Intellectual humility (IH)—the ability to recognize the fallibility and limits of our knowledge—has a potentially crucial impact on learning and is particularly important given the polarization of beliefs engendered by the information age. However, it is currently difficult to develop programs aimed at fostering IH as we still know little about how intellectual humility develops across childhood, and more generally across the lifespan.
This multi-site collaborative project will set a foundation for a developmental science of IH by developing a self-report measure of IH with desirable psychometric properties that can measure trait intellectual humility in 6- to 10-year-old children and that has been evaluated in multiple contexts.
The first phase of the project will focus on developing a self-report measure of IH that can measure trait intellectual humility in 6- to 10-year-old children.

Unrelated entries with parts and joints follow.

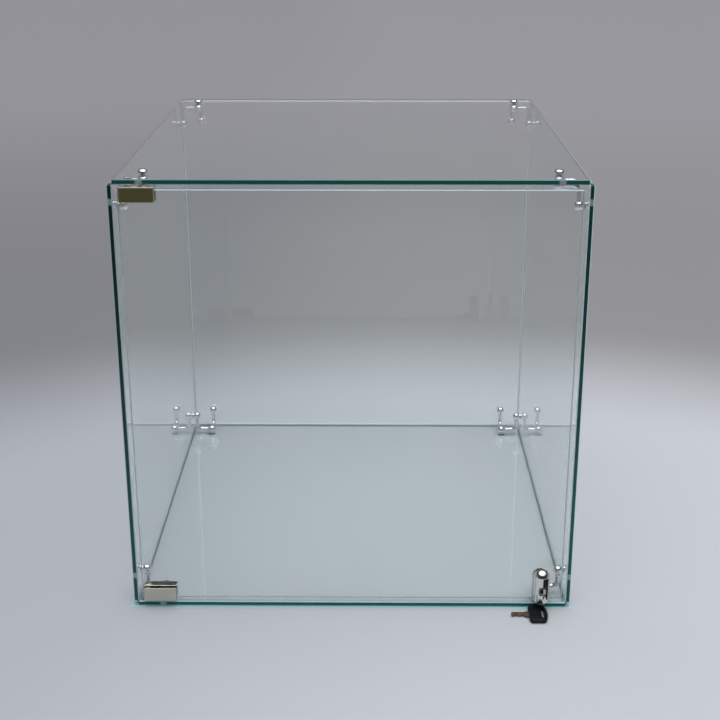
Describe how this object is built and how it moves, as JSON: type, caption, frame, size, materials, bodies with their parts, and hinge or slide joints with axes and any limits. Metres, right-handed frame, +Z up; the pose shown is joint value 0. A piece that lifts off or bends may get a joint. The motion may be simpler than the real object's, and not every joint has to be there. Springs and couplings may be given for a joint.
{
  "type": "glass display case",
  "caption": "Counter-top frameless clear glass cube display case with rod-and-ball corner connectors, a pivot-hinged lockable front door and a loose key.",
  "frame": {"origin": "centre of the underside of the bottom panel, on the surface that the case stands on", "axes": "+Z up, -Y towards the door and the viewer, +X to the lock side"},
  "size_m": [0.45, 0.4813, 0.4548],
  "materials": {
    "glass": "clear float glass, polished faces, pale green body, dark green ground edges",
    "chrome": "bright plated rods, balls and screw heads",
    "polished_chrome": "mirror-polished plated casting",
    "satin_steel": "satin plated",
    "steel": "plain zinc-plated",
    "nylon": "natural moulded",
    "fibre": "matt pressed gasket",
    "brass": "worn, lightly tarnished",
    "black_plastic": "semi-gloss moulded"
  },
  "bodies": {
    "case": {"bottom_panel": "glass", "top_panel": "glass", "left_panel": "glass", "right_panel": "glass", "back_panel": "glass", "connector_front_left_bottom": "chrome", "connector_back_left_bottom": "chrome", "connector_front_right_bottom": "chrome", "connector_back_right_bottom": "chrome", "connector_front_left_top": "chrome", "connector_back_left_top": "chrome", "connector_front_right_top": "chrome", "connector_back_right_top": "chrome", "cap_screw_top_panel_front_left_top": "chrome", "cap_screw_top_panel_back_left_top": "chrome", "cap_screw_top_panel_front_right_top": "chrome", "cap_screw_top_panel_back_right_top": "chrome", "screw_bottom_panel_front_left_bottom": "chrome", "screw_left_panel_front_left_bottom": "chrome", "screw_bottom_panel_back_left_bottom": "chrome", "screw_left_panel_back_left_bottom": "chrome", "screw_back_panel_back_left_bottom": "chrome", "screw_bottom_panel_front_right_bottom": "chrome", "screw_right_panel_front_right_bottom": "chrome", "screw_bottom_panel_back_right_bottom": "chrome", "screw_right_panel_back_right_bottom": "chrome", "screw_back_panel_back_right_bottom": "chrome", "screw_left_panel_front_left_top": "chrome", "screw_left_panel_back_left_top": "chrome", "screw_back_panel_back_left_top": "chrome", "screw_right_panel_front_right_top": "chrome", "screw_right_panel_back_right_top": "chrome", "screw_back_panel_back_right_top": "chrome", "pivot_bush_bottom": "nylon", "pivot_bush_top": "nylon", "strike_bush": "nylon"},
    "door": {"door_glass": "glass", "hinge_body_bottom": "satin_steel", "clamp_plate_bottom": "steel", "clamp_screw_bottom_1": "steel", "clamp_screw_bottom_2": "steel", "pivot_pin_bottom": "steel", "hinge_body_top": "satin_steel", "clamp_plate_top": "steel", "clamp_screw_top_1": "steel", "clamp_screw_top_2": "steel", "pivot_pin_top": "steel", "lock_housing": "polished_chrome", "lock_gasket": "fibre", "lock_bolt_case": "satin_steel", "lock_screw_1": "steel", "lock_screw_2": "steel"},
    "lock_barrel": {"lock_plug": "satin_steel", "lock_cam": "steel"},
    "bolt": {"lock_bolt": "steel"},
    "key": {"key_bow": "black_plastic", "key_blade": "brass"}
  },
  "joints": [
    {"name": "door_swing", "type": "hinge", "parent": "case", "child": "door", "pos_m": [-0.206, -0.2165, 0.225], "axis": [0, 0, -1], "range_deg": [0, 95]},
    {"name": "lock_turn", "type": "hinge", "parent": "door", "child": "lock_barrel", "pos_m": [0.1945, -0.2185, 0.024], "axis": [0, 1, 0], "range_deg": [0, 90]},
    {"name": "bolt_slide", "type": "slide", "parent": "door", "child": "bolt", "axis": [0, 0, -1], "range_m": [0, 0.005]},
    {"name": "key_draw", "type": "slide", "parent": "case", "child": "key", "axis": [0, -1, 0], "range_m": [0, 0.06]}
  ],
  "couplings": [
    {"joint": "bolt_slide", "follows": "lock_turn", "m_per_rad": 0.0030558}
  ]
}
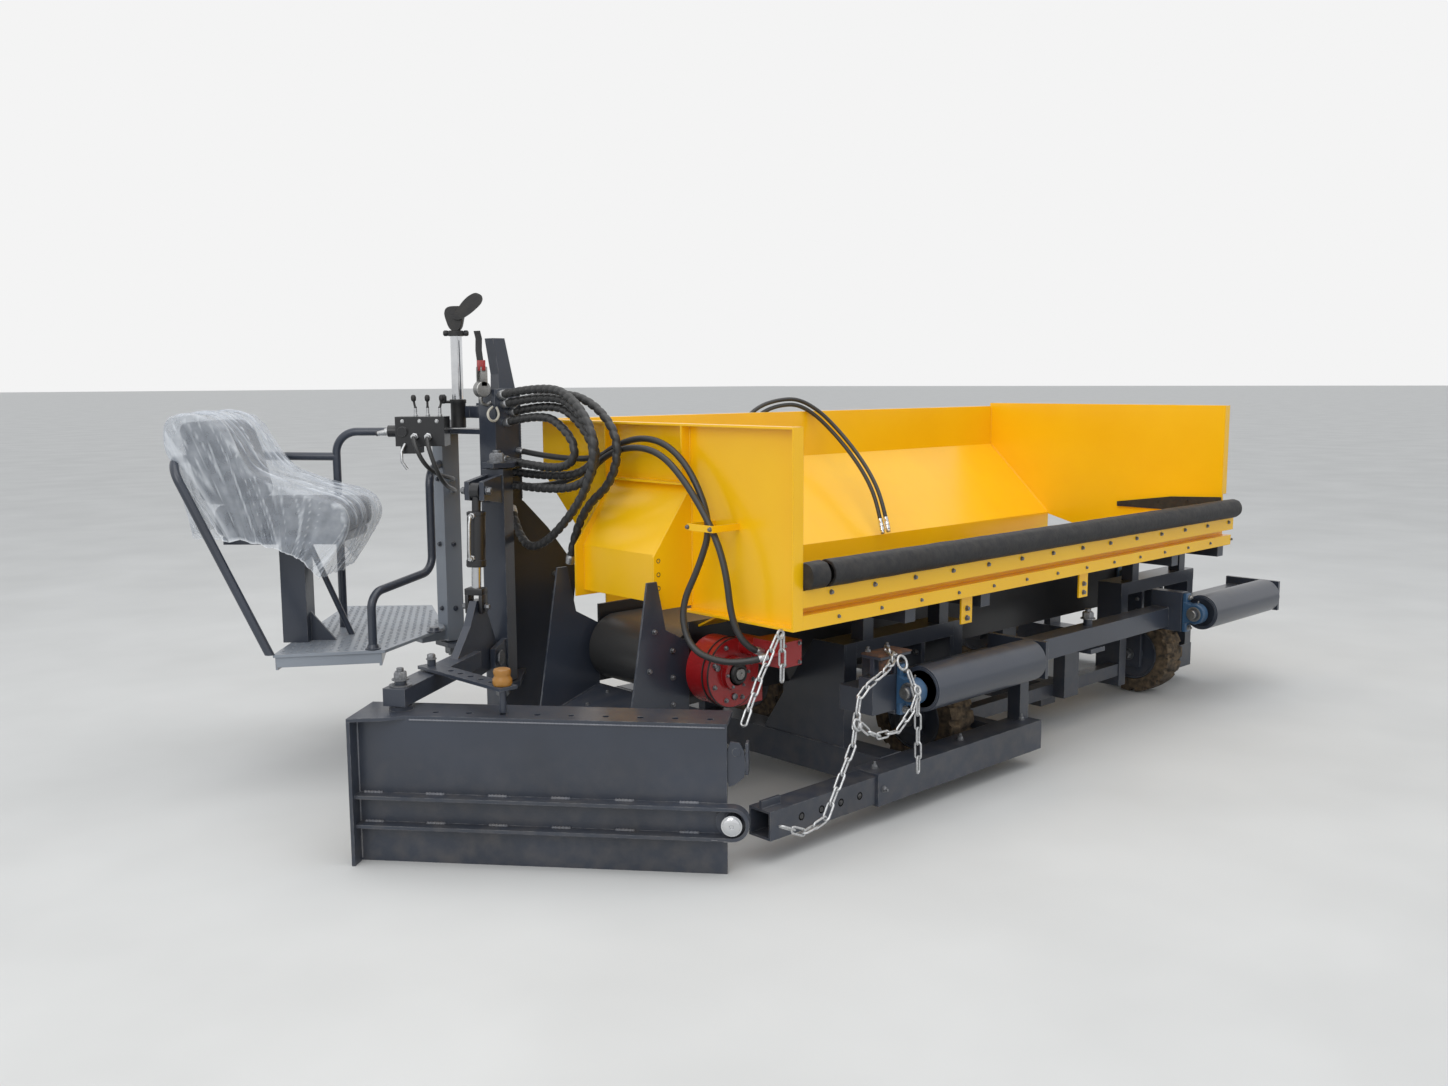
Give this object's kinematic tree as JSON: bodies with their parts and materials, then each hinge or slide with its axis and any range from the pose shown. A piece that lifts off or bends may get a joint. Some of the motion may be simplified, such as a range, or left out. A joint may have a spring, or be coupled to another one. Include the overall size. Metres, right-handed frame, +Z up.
{
  "type": "road widening paver",
  "caption": "Loader-pushed road widener on solid-tyred wheels: side-discharge hopper with cross conveyor, truck push rollers, levelling blade and operator platform.",
  "frame": {"origin": "on the ground under the middle of the machine's box", "axes": "+X along the hopper away from its outlet, +Y from the truck side towards the loader side, +Z up"},
  "size_m": [4.8303, 2.7935, 1.955],
  "materials": {
    "yellow_paint": "gloss enamel",
    "grey_paint": "satin enamel",
    "black_paint": "satin enamel",
    "red_paint": "gloss enamel",
    "blue_paint": "gloss enamel",
    "rubber": "matte",
    "hose_rubber": "satin",
    "tyre": "dusty matte",
    "steel": "zinc plated",
    "chrome": "bright",
    "seat_vinyl": "satin vinyl",
    "film": "clear film",
    "black_plastic": "matte"
  },
  "bodies": {
    "chassis": {"hopper_left_end": "yellow_paint", "hopper_right_end": "yellow_paint", "hopper_rear_wall": "yellow_paint", "hopper_stays": "yellow_paint", "hopper_front_lip": "yellow_paint", "rubber_roll": "rubber", "outlet_hood": "yellow_paint", "conveyor_belt": "rubber", "conveyor_drums": "steel", "conveyor_sides": "black_paint", "base_frame": "grey_paint", "front_sleeve": "grey_paint", "front_rail": "grey_paint", "wheel_portals": "grey_paint", "hopper_saddles": "grey_paint", "wheel_forks": "grey_paint", "wheel_axles": "steel", "drive_gearbox": "red_paint", "discharge_chute": "grey_paint", "mast_frame": "grey_paint", "sensor_post": "chrome", "ratchet_hook": "black_plastic", "hose_bundle": "hose_rubber", "gearbox_hoses": "hose_rubber", "hose_clips": "black_paint", "hopper_chain": "steel", "loader_coupler": "grey_paint", "free_hose_front": "hose_rubber", "free_hose_back": "hose_rubber", "hose_couplings": "chrome"},
    "push_beam": {"push_beam": "grey_paint", "roller_bearings": "blue_paint", "beam_chain": "steel"},
    "push_roller_left": {"push_roller_left": "grey_paint"},
    "push_roller_right": {"push_roller_right": "grey_paint"},
    "side_tube": {"extension_tube": "grey_paint"},
    "swing_post": {"swing_post": "grey_paint"},
    "blade_arm": {"blade_arm": "grey_paint"},
    "blade": {"blade": "grey_paint"},
    "lift_cylinder": {"lift_cylinder": "black_paint"},
    "lift_rod": {"lift_rod": "chrome"},
    "angle_strut": {"angle_strut": "grey_paint"},
    "platform": {"platform_deck": "grey_paint", "platform_rails": "grey_paint", "seat_post": "grey_paint", "seat_cushion": "seat_vinyl", "seat_back": "seat_vinyl", "seat_film": "film", "control_valves": "black_paint", "valve_hoses": "hose_rubber"},
    "wheel_front_left": {"rim_front_left": "grey_paint", "tyre_front_left": "tyre"},
    "wheel_front_right": {"rim_front_right": "grey_paint", "tyre_front_right": "tyre"},
    "wheel_rear_left": {"rim_rear_left": "grey_paint", "tyre_rear_left": "tyre"},
    "wheel_rear_right": {"rim_rear_right": "grey_paint", "tyre_rear_right": "tyre"}
  },
  "joints": [
    {"name": "wheel_front_left_spin", "type": "hinge", "parent": "chassis", "child": "wheel_front_left", "pos_m": [-0.034, -0.901, 0.203], "axis": [1, 0, 0], "continuous": true},
    {"name": "wheel_front_right_spin", "type": "hinge", "parent": "chassis", "child": "wheel_front_right", "pos_m": [1.755, -0.901, 0.203], "axis": [1, 0, 0], "continuous": true},
    {"name": "wheel_rear_left_spin", "type": "hinge", "parent": "chassis", "child": "wheel_rear_left", "pos_m": [-0.034, 0.069, 0.203], "axis": [1, 0, 0], "continuous": true},
    {"name": "wheel_rear_right_spin", "type": "hinge", "parent": "chassis", "child": "wheel_rear_right", "pos_m": [1.755, 0.069, 0.203], "axis": [1, 0, 0], "continuous": true},
    {"name": "push_beam_pivot", "type": "hinge", "parent": "chassis", "child": "push_beam", "pos_m": [0.915, -1.095, 0.432], "axis": [0, 0, 1], "range_deg": [-1.5, 1.5]},
    {"name": "push_roller_left_spin", "type": "hinge", "parent": "push_beam", "child": "push_roller_left", "pos_m": [-0.18, -1.267, 0.462], "axis": [1, 0, 0], "continuous": true},
    {"name": "push_roller_right_spin", "type": "hinge", "parent": "push_beam", "child": "push_roller_right", "pos_m": [2.015, -1.267, 0.462], "axis": [1, 0, 0], "continuous": true},
    {"name": "side_tube_slide", "type": "slide", "parent": "chassis", "child": "side_tube", "axis": [1, 0, 0], "range_m": [0, 0.44]},
    {"name": "blade_swing", "type": "hinge", "parent": "chassis", "child": "swing_post", "pos_m": [-1.405, 0.159, 0.825], "axis": [0, 0, 1], "range_deg": [-20, 0]},
    {"name": "blade_lift", "type": "hinge", "parent": "swing_post", "child": "blade_arm", "pos_m": [-1.50514, 0.09288, 0.52], "axis": [-0.551, 0.8345, 0], "range_deg": [0, 12]},
    {"name": "lift_cylinder_tilt", "type": "hinge", "parent": "swing_post", "child": "lift_cylinder", "pos_m": [-1.5719, 0.0488, 1.18], "axis": [-0.551, 0.8345, 0], "range_deg": [-8, 1]},
    {"name": "lift_rod_slide", "type": "slide", "parent": "lift_cylinder", "child": "lift_rod", "axis": [-0.0568, -0.0375, -0.9977], "range_m": [-0.022, 0.002]},
    {"name": "blade_turn", "type": "hinge", "parent": "blade_arm", "child": "blade", "pos_m": [-2.11557, -0.31019, 0.55], "axis": [0, 0, 1], "range_deg": [-15, 0]},
    {"name": "angle_strut_turn", "type": "hinge", "parent": "blade_arm", "child": "angle_strut", "pos_m": [-1.92239, -0.18263, 0.59], "axis": [0, 0, 1], "range_deg": [-20, 20]},
    {"name": "platform_swing", "type": "hinge", "parent": "chassis", "child": "platform", "pos_m": [-1.321, 0.679, 0.9], "axis": [0, 0, 1], "range_deg": [-80, 0]}
  ],
  "couplings": [
    {"joint": "lift_cylinder_tilt", "follows": "blade_lift", "ratio": -0.53024},
    {"joint": "lift_rod_slide", "follows": "blade_lift", "m_per_rad": -0.089259},
    {"joint": "angle_strut_turn", "follows": "blade_turn", "ratio": 0.69243}
  ]
}
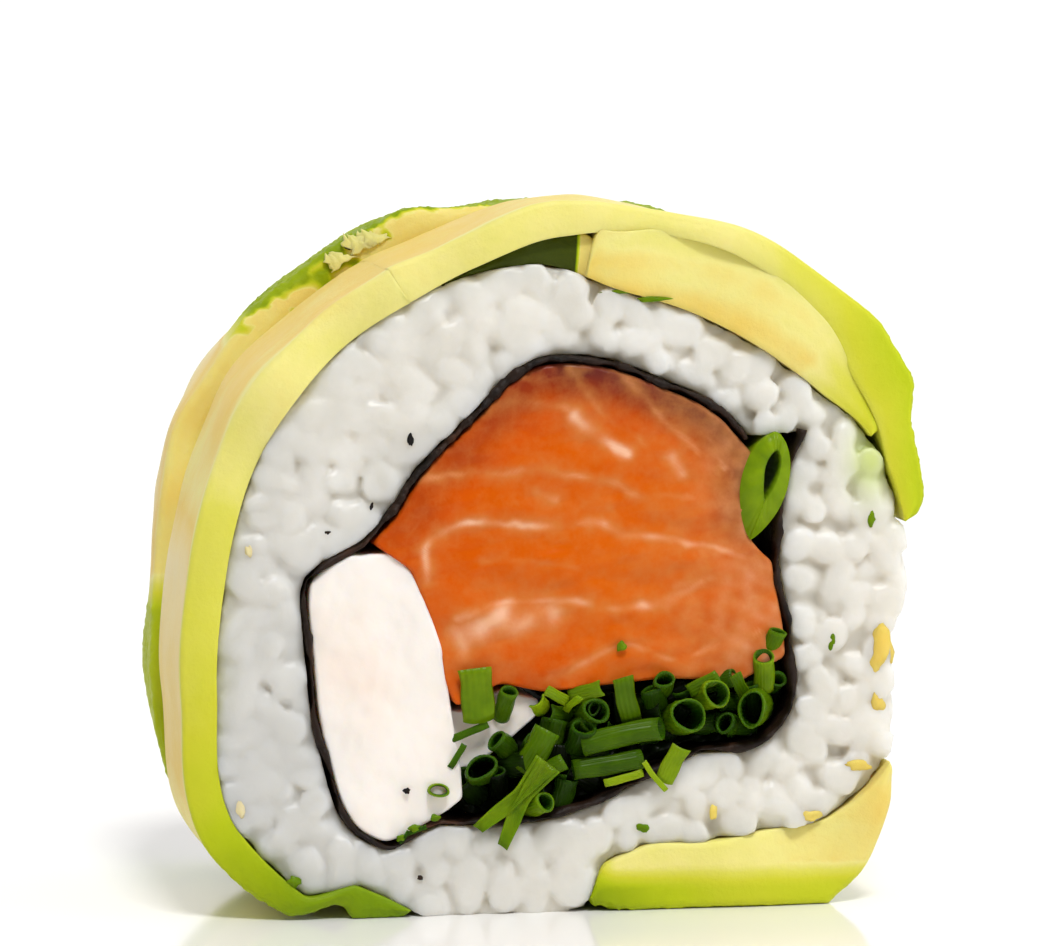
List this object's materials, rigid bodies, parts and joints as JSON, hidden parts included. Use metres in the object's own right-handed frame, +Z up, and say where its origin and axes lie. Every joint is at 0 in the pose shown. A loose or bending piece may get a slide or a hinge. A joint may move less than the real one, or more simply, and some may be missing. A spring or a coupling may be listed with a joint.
{
  "type": "salmon maki roll",
  "caption": "Cut piece of an inside-out sushi roll: rice round a nori loop of salmon, cream cheese and chives, wrapped in avocado slices.",
  "frame": {"origin": "centre of the bounding box's bottom, on the surface that the piece rests on", "axes": "+Y along the roll's axis, away from the cut face that shows, +X to that face's right, +Z up"},
  "size_m": [0.0469, 0.0264, 0.0439],
  "materials": {
    "rice": "moist cooked grains",
    "nori": "damp pressed seaweed",
    "salmon": "moist raw fish with pale fat lines",
    "cream_cheese": "smooth knife-cut cheese",
    "chives": "fresh cut leaves",
    "avocado": "oily cut flesh, yellow to green"
  },
  "bodies": {
    "root": {"rice": "rice", "nori": "nori", "salmon": "salmon", "cream_cheese": "cream_cheese", "chives": "chives", "chive_stalk": "chives", "avocado_left": "avocado", "avocado_top": "avocado", "avocado_under": "avocado", "avocado_base": "avocado", "avocado_rear_left": "avocado", "avocado_rear_right": "avocado"}
  },
  "joints": []
}
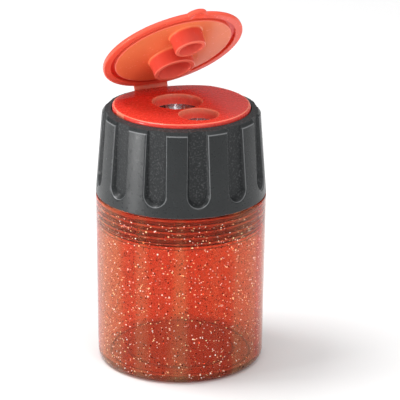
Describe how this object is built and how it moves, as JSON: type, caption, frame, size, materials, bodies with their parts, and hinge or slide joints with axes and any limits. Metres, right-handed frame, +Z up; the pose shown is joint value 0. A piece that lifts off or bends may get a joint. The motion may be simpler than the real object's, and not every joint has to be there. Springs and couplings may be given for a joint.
{
  "type": "pencil sharpener",
  "caption": "Tub pencil sharpener: fluted screw cap with jumbo and standard pencil holes, flip lid whose plugs close them, translucent glitter tub for shavings.",
  "frame": {"origin": "centre of the tub's flat underside", "axes": "+Z up along the tub's axis, +Y towards the lid's hinge, -Y towards the lid's thumb tab"},
  "size_m": [0.042, 0.042, 0.0917],
  "materials": {
    "tub_plastic": "translucent red with glitter",
    "cap_plastic": "satin black",
    "red_plastic": "glossy red",
    "body_metal": "bright cast and machined",
    "blade_steel": "ground steel",
    "screw_steel": "plated steel"
  },
  "bodies": {
    "tub": {"tub": "tub_plastic"},
    "thread_skirt": {"thread_skirt": "cap_plastic"},
    "cap": {"collar": "cap_plastic", "insert_disc": "red_plastic", "living_hinge": "red_plastic", "sharpener_body": "body_metal", "blade_large": "blade_steel", "blade_small": "blade_steel", "screw_large": "screw_steel", "screw_small": "screw_steel"},
    "lid": {"lid": "red_plastic"}
  },
  "joints": [
    {"name": "cap_lift", "type": "slide", "parent": "tub", "child": "thread_skirt", "axis": [0, 0, 1], "range_m": [0, 0.0079]},
    {"name": "cap_turn", "type": "hinge", "parent": "thread_skirt", "child": "cap", "pos_m": [0, 0, 0.045], "axis": [0, 0, 1], "range_deg": [0, 1880]},
    {"name": "lid_hinge", "type": "hinge", "parent": "cap", "child": "lid", "pos_m": [0, 0.0169, 0.0656], "axis": [-1, 0, 0], "range_deg": [-43.5, 105], "deforming": ["living_hinge"]}
  ],
  "couplings": [
    {"joint": "cap_lift", "follows": "cap_turn", "m_per_rad": 0.00023873}
  ]
}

The second phase of the project will distribute a number of smaller grants to researchers outside our group who will use our measure as part of their own projects investigating the development of IH. This effort will provide crucial information about the psychometric properties of the new IH scale and its generalizability, allowing for further refinement.
In addition to providing a comprehensive measure of intellectual humility in childhood that will make future research into its development possible, these projects will provide preliminary information about variability in IH and its developmental trajectory in early childhood. In sum, this project will provide a solid foundation on which to build a developmental science of Intellectual Humility.